6La place centrale donnée à la dimension sensible dans les manières de concevoir l’espace architectural et urbain ouvre aussi la voie à un design des ambiances. Divers dispositifs matériels, installations interactives et processus participatifs (cf. IV.27) sont expérimentés, permettant d’explorer le potentiel de l’environnement construit dans la transformation d’un milieu ambiant. Par exemple, des prototypes à l’échelle 1 :1 sont expérimentés en laboratoire, qui apposent des filtres végétaux à des cloisons transparentes, testent les propriétés lumineuses ou acoustiques d’espaces intérieurs ou modélisent des enveloppes thermiques afin de mieux caractériser et prédire l’émergence de phénomènes sensibles. Ou bien encore, des marches commentées sont organisées sur la Place de la République à Paris (figure 2) ou sur le site des Grand-Places à Fribourg pour donner la parole aux habitants et mettre en partage le récit de leurs expériences. Cette démarche originale de concertation in situ permet à l’ensemble des acteurs concernés (habitants, représentants d’association, élus, employés des services techniques…) de croiser leurs regards sur les lieux, identifier ensemble des enjeux de projet et préfigurer des ambiances à venir. Le son, la lumière, l’air, l’eau, la végétation, l’énergie deviennent matière à un urbanisme sensoriel, à un aménagement bioclimatique ou à une architecture atmosphérique.
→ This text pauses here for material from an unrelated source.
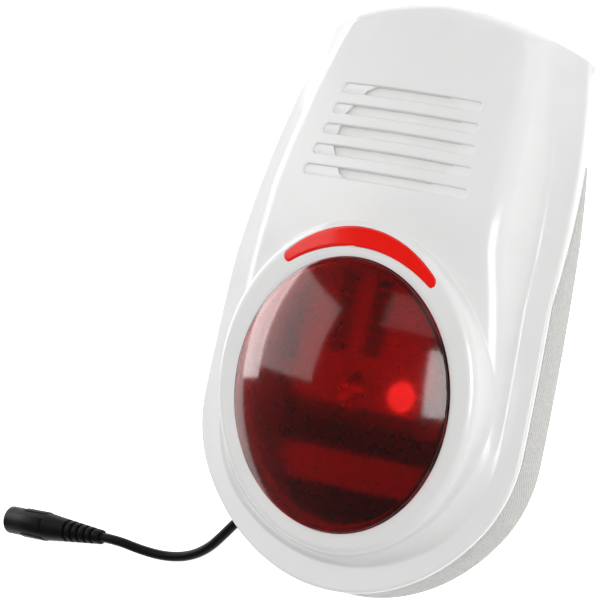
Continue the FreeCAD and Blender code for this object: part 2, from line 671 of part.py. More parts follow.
def arc_lights():
    shapes = []
    for i in range(5):
        x = -16 + 8 * i
        body = block(x - 1.75, x + 1.75, 13.6, 16.4, LAMP_TOP, LAMP_TOP + 0.9)
        shapes.append(body.fuse(cylinder(1.2, LAMP_TOP + 0.9, LAMP_TOP + 1.7, x, 15.0)))
    return group(shapes)


def siren_housing():
    """Cup with ears that carries the sounder disc."""
    body = cylinder(SIREN_R, 6.0, 13.6, 0, SIREN_Y).cut(cylinder(SIREN_R - 1.6, 7.6, 20, 0, SIREN_Y))
    body = body.fuse(tube(SIREN_R - 1.4, SIREN_R - 4.5, 7.6, 9.6, 0, SIREN_Y))
    for angle in SIREN_EARS:
        x, y = polar((0, SIREN_Y), SIREN_R + 3.4, math.radians(angle))
        ear = cylinder(3.2, 6.0, 7.8, x, y).fuse(placed(
            block(-5.0, 0, -3.2, 3.2, 6.0, 7.8),
            Placement(Vector(x, y, 0), Rotation(Vector(0, 0, 1), angle))))
        body = body.fuse(ear.cut(cylinder(SIREN_R - 0.5, 0, 20, 0, SIREN_Y)))
    for angle in SIREN_EARS:
        x, y = polar((0, SIREN_Y), SIREN_R + 3.4, math.radians(angle))
        body = body.cut(cylinder(1.35, 0, 20, x, y))
    return body.removeSplitter()


def piezo_disc():
    brass = cylinder(20.5, 9.65, 9.95, 0, SIREN_Y)
    ceramic = cylinder(14.0, 9.95, 10.2, 0, SIREN_Y)
    return brass.fuse(ceramic).removeSplitter()


def siren_front():
    """Cap with a ring of sound openings that drops into the cup."""
    body = cylinder(SIREN_R - 1.7, 11.4, 13.2, 0, SIREN_Y)
    body = body.fuse(tube(SIREN_R - 1.7, SIREN_R - 3.4, 9.98, 11.4, 0, SIREN_Y))
    for i in range(8):
        angle = math.radians(45 * i + 22.5)
        x, y = polar((0, SIREN_Y), 12.5, angle)
        body = body.cut(cylinder(3.0, 5, 20, x, y))
    return body.cut(cylinder(3.0, 5, 20, 0, SIREN_Y)).removeSplitter()


def siren_screws():
    places = [polar((0, SIREN_Y), SIREN_R + 3.4, math.radians(a)) for a in SIREN_EARS]
    return down_screws(places, 7.8, length=5.0)


def battery_pack():
    x0, x1, y0, y1 = BATTERY
    body = block(x0, x1, y0, y1, FLOOR, BATTERY_TOP)
    return soften(body, 2.4, lambda e: e.BoundBox.XLength > 50)


def battery_strap():
    """Strip bent over the pack, with a foot on each post."""
    x0, x1 = BATTERY[0], BATTERY[1]
    y0, y1 = STRAP_SCREWS[0][1] - 6, STRAP_SCREWS[0][1] + 6
    top = BATTERY_TOP + 0.05
    body = block(x0 - 1.6, x1 + 1.6, y0, y1, top, top + 1.0)
    body = body.fuse([block(x0 - 1.6, x0 - 0.6, y0, y1, 12.0, top + 1.0),
                      block(x1 + 0.6, x1 + 1.6, y0, y1, 12.0, top + 1.0),
                      block(x0 - 10.5, x0 - 0.6, y0, y1, 12.0, 13.0),
                      block(x1 + 0.6, x1 + 10.5, y0, y1, 12.0, 13.0)])
    for x, y in STRAP_SCREWS:
        body = body.cut(cylinder(1.35, 5, 20, x, y))
    return body.removeSplitter()


# ---------------------------------------------------------------- controls

SWITCH_AT = (-39.0, 2.2)
LEARN_AT = (26.0, 4.0)


def power_switch_body():
    x, y = SWITCH_AT
    body = block(x - 2.6, x + 2.6, y - 5.0, y + 5.0, BOARD_TOP, BOARD_TOP + 4.4)
    return body.cut(block(x - 1.1, x + 1.1, y - 3.4, y + 3.4, BOARD_TOP + 1.6, BOARD_TOP + 5))


def power_switch_slider():
    x, y = SWITCH_AT
    foot = block(x - 1.0, x + 1.0, y - 3.3, y + 0.9, BOARD_TOP + 1.75, BOARD_TOP + 2.8)
    knob = block(x - 1.0, x + 1.0, y - 2.4, y + 0.0, BOARD_TOP + 2.8, BOARD_TOP + 7.2)
    return foot.fuse(knob).removeSplitter()


def learn_button_body():
    x, y = LEARN_AT
    body = block(x - 3, x + 3, y - 3, y + 3, BOARD_TOP, BOARD_TOP + 3.5)
    return body.cut(cylinder(1.85, BOARD_TOP + 1.6, BOARD_TOP + 5, x, y))


def learn_button_cap():
    x, y = LEARN_AT
    body = cylinder(1.75, BOARD_TOP + 2.2, BOARD_TOP + 5.0, x, y)
    return soften(body, 0.3, lambda e: abs(e.CenterOfMass.z - BOARD_TOP - 5.0) < 0.01)


def tamper_switch_body():
    x, y = TAMPER_X, TAMPER_Y
    body = block(x - 3, x + 3, y - 3, y + 3, BOARD_TOP, BOARD_TOP + 3.5)
    return body.cut(cylinder(1.85, BOARD_TOP + 0.9, BOARD_TOP + 5, x, y))


def tamper_plunger():
    x, y = TAMPER_X, TAMPER_Y
    body = cylinder(1.75, BOARD_TOP + 2.5, 14.2, x, y)
    return soften(body, 0.5, lambda e: abs(e.CenterOfMass.z - 14.2) < 0.01)


def cover_screw():
    """Locking screw, backed off in its counterbore along +Y."""
    head_y = -102.6
    body = Part.makeCylinder(1.5, 9.6, Vector(0, head_y + 2.0, LOCK_Z), Vector(0, 1, 0))
    head = Part.makeCylinder(2.9, 2.0, Vector(0, head_y, LOCK_Z), Vector(0, 1, 0))
    slot = block(-2.0, 2.0, head_y - 1, head_y + 1.0, LOCK_Z - 0.35, LOCK_Z + 0.35)
    cross = block(-0.35, 0.35, head_y - 1, head_y + 1.0, LOCK_Z - 2.0, LOCK_Z + 2.0)
    return body.fuse(head).cut(slot.fuse(cross)).removeSplitter()


# ---------------------------------------------------------------- lead and socket

def rounded_path(points):
    """Straight runs joined by arcs as large as the runs allow; returns wire, length, radii."""
    knots = [Vector(*p) for p in points]
    edges, radii = [], []
    start, length = knots[0], 0.0
    for before, here, after in zip(knots, knots[1:], knots[2:]):
        d_in = (here - before).normalize()
        d_out = (after - here).normalize()
        turn = math.acos(max(-1.0, min(1.0, d_in.dot(d_out))))
        cut = 0.45 * min((here - before).Length, (after - here).Length)
        radius = cut / math.tan(turn / 2)
        p_in, p_out = here - d_in * cut, here + d_out * cut
        centre_dir = (d_out - d_in).normalize()
        centre = here + centre_dir * (radius / math.cos(turn / 2))
        middle = centre - centre_dir * radius
        edges.append(Part.makeLine(start, p_in))
        edges.append(Part.Arc(p_in, middle, p_out).toShape())
        length += (p_in - start).Length + radius * turn
        radii.append(radius)
        start = p_out
    edges.append(Part.makeLine(start, knots[-1]))
    length += (knots[-1] - start).Length
    return Part.Wire(edges), length, radii


def cord(name, points, diameter):
    """Round cord along a route, with its radii and volume printed for checking."""
    path, length, radii = rounded_path(points)
    direction = Vector(*points[1]) - Vector(*points[0])
    ring = Part.Wire(Part.makeCircle(diameter / 2, Vector(*points[0]), direction))
    solid = path.makePipeShell([ring], True, True)
    expected = math.pi * diameter ** 2 / 4 * length
    print(name, "length", round(length, 1), "radii", [round(r, 1) for r in radii],
          "volume ratio", round(solid.Volume / expected, 4), "valid", solid.isValid())
    return solid


def dc_route():
    """Lead from the power header, through the grommet, to the inline socket."""
    inside = wall_point(-12.0)
    outside = wall_point(8.0)
    near = (SOCKET_START[0] - 7.5 * SOCKET_DIR[0], SOCKET_START[1] - 7.5 * SOCKET_DIR[1])
    return [
        (-35.0, -34.6, 11.0),
        (-35.4, -43.0, 9.6),
        (-36.6, -53.6, 6.8),
        (-39.2, -65.4, EXIT_Z + 0.1),
        (inside.x, inside.y, EXIT_Z),
        (outside.x, outside.y, EXIT_Z),
        (-63.8, -99.6, 2.6),
        (-73.0, -104.6, CORD_Z),
        (-84.0, -106.8, CORD_Z),
        (-95.2, -106.6, 2.9),
        (near[0], near[1], SOCKET_Z),
        (SOCKET_START[0], SOCKET_START[1], SOCKET_Z),
    ]


def socket_cylinder(r0, r1, start, end):
    """Cone or cylinder along the socket's axis, measured from the cord's end."""
    direction = Vector(SOCKET_DIR[0], SOCKET_DIR[1], 0)
    origin = Vector(SOCKET_START[0], SOCKET_START[1], SOCKET_Z) + direction * start
    if abs(r0 - r1) < 1e-6:
        return Part.makeCylinder(r0, end - start, origin, direction)
    return Part.makeCone(r0, r1, end - start, origin, direction)


SOCKET_BORE = 14.0
SHOULDER = 7.0


def socket_body():
    """Moulded grip with a ribbed strain relief and four raised grip pads."""
    grip0 = RELIEF_LENGTH + SHOULDER
    body = socket_cylinder(2.6, 4.3, 0.0, RELIEF_LENGTH)
    for i in range(5):
        groove = 2.6 + 3.1 * i
        r_at = 2.6 + 1.7 * groove / RELIEF_LENGTH
        ring = socket_cylinder(8, 8, groove, groove + 1.3)
        body = body.cut(ring.cut(socket_cylinder(r_at - 0.55, r_at - 0.55, 0, 40)))
    body = body.fuse(socket_cylinder(4.3, SOCKET_R - 0.3, RELIEF_LENGTH, grip0))
    grip = socket_cylinder(SOCKET_R - 0.3, SOCKET_R - 0.3, grip0, SOCKET_LENGTH)
    body = body.fuse(grip)
    direction = Vector(SOCKET_DIR[0], SOCKET_DIR[1], 0)
    centre = Vector(SOCKET_START[0], SOCKET_START[1], SOCKET_Z) + direction * (grip0 + 5.5)
    pad_ring = socket_cylinder(SOCKET_R, SOCKET_R, grip0 + 0.5, grip0 + 12.5)
    turn = Placement(centre, Rotation(Vector(1, 0, 0), direction))
    for i in range(4):
        pad = block(-4.4, 6.0, -2.7, 2.7, 0, 9)
        pad.rotate(Vector(0, 0, 0), Vector(1, 0, 0), 90 * i)
        body = body.fuse(placed(pad, turn).common(pad_ring))
    return body.cut(socket_cylinder(4.1, 4.1, SOCKET_LENGTH - SOCKET_BORE, 80)).removeSplitter()


def socket_sleeve():
    body = socket_cylinder(4.08, 4.08, SOCKET_LENGTH - SOCKET_BORE, SOCKET_LENGTH - 0.6)
    return body.cut(socket_cylinder(2.8, 2.8, SOCKET_LENGTH - 10.6, 80))


def socket_pin():
    back = SOCKET_LENGTH - 10.6
    pin = socket_cylinder(1.05, 1.05, back, SOCKET_LENGTH - 1.6)
    return pin.fuse(socket_cylinder(1.6, 1.6, back, back + 0.8)).removeSplitter()


def header_at(index, side):
    """Start of a wire pair at one of the headers."""
    x, y, width = HEADERS[index]
    return (x, y + side * 3.0, BOARD_TOP + 3.0)


def battery_lead():
    x, y, z = header_at(0, -1)
    return cord("battery_lead", [(x, y, z), (x - 1.5, y - 6.5, z - 0.6), (x - 4.5, y - 12.0, z),
                                 (x - 3.6, y - 18.4, z + 1.0), (BATTERY[0], BATTERY[3] - 9.0, z + 1.6)], 1.8)


def siren_lead():
    x, y, z = header_at(1, 1)
    return cord("siren_lead", [(x, y, z), (x + 1.2, y + 4.0, z + 0.3),
                               (x - 1.0, SIREN_Y - SIREN_R - 0.05, z)], 1.0)


def build():
    save("front_cover", front_cover())
    save("dome_lens", dome_lens())
    save("lens_gasket", lens_gasket())
    save("lens_retainer", lens_retainer())
    save("lens_screws", lens_screws())
    save("arc_window", arc_window())
    save("sound_baffle", sound_baffle())
    save("base_shell", base_shell())
    save("cord_grommet", cord_grommet())
    save("main_board", main_board())
    save("board_screws", down_screws(BOARD_SCREWS, BOARD_TOP, length=4.6))
    save("radio_module", radio_module())
    save("antenna_coil", antenna_coil())
    save("controller_chips", controller_chips())
    save("boost_coil", boost_coil())
    save("capacitors", capacitors())
    save("wire_headers", wire_headers())
    save("lamp_board", lamp_board())
    save("lamp_spacers", lamp_spacers())
    save("lamp_screws", down_screws(LAMP_POSTS, LAMP_TOP, length=6.0))
    save("lamp_chips", lamp_chips())
    save("strobe_lamp", strobe_lamp())
    save("strobe_reflector", strobe_reflector())
    save("arc_lights", arc_lights())
    save("siren_housing", siren_housing())
    save("piezo_disc", piezo_disc())
    save("siren_front", siren_front())
    save("siren_screws", siren_screws())
    save("battery_pack", battery_pack())
    save("battery_strap", battery_strap())
    save("strap_screws", down_screws(STRAP_SCREWS, 13.0, length=7.0))
    save("power_switch_body", power_switch_body())
    save("power_switch_slider", power_switch_slider())
    save("learn_button_body", learn_button_body())
    save("learn_button_cap", learn_button_cap())
    save("tamper_switch_body", tamper_switch_body())
    save("tamper_plunger", tamper_plunger())
    save("cover_screw", cover_screw())
    save("dc_cord", cord("dc_cord", dc_route(), CORD_D))
    save("socket_body", socket_body())
    save("socket_sleeve", socket_sleeve())
    save("socket_pin", socket_pin())
    save("battery_lead", battery_lead())
    save("siren_lead", siren_lead())


build()
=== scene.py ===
"""Alarm siren with a red strobe lens: meshes, materials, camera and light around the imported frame."""
import math

import bmesh
import bpy
import numpy as np
from mathutils import Matrix, Vector


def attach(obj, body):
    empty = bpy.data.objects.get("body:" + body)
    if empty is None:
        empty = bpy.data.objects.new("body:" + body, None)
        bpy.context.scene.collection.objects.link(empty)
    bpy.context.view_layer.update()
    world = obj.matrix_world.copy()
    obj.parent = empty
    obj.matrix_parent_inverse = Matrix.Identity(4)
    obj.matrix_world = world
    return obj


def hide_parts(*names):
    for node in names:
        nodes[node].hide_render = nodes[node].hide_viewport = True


MM = 0.001  # the case is worked out in millimetres and made in metres

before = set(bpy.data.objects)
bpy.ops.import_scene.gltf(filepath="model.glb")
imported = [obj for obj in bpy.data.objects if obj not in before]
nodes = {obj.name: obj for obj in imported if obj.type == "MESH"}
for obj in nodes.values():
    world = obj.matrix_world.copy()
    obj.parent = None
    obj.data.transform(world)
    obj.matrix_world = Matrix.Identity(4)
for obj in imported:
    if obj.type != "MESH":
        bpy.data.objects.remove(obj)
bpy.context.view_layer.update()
scene = bpy.context.scene
scene.view_settings.view_transform = "Standard"


# ---------------------------------------------------------------- camera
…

La conception de l’espace ne consiste plus seulement à fabriquer des formes bâties, mais également à installer des atmosphères sensibles.
Bibliographie
Références bibliographiques
• J-F. AUGOYARD (dir.) – Faire une ambiance, Bernin, À la Croisée, 2011.
• J.-P. THIBAUD et D. SIRET (dir.) – Ambiances en acte(s), Actes du 2nd Congrès International sur les Ambiances, Réseau International Ambiances, http://halshs.archives-ouvertes.fr, 2012.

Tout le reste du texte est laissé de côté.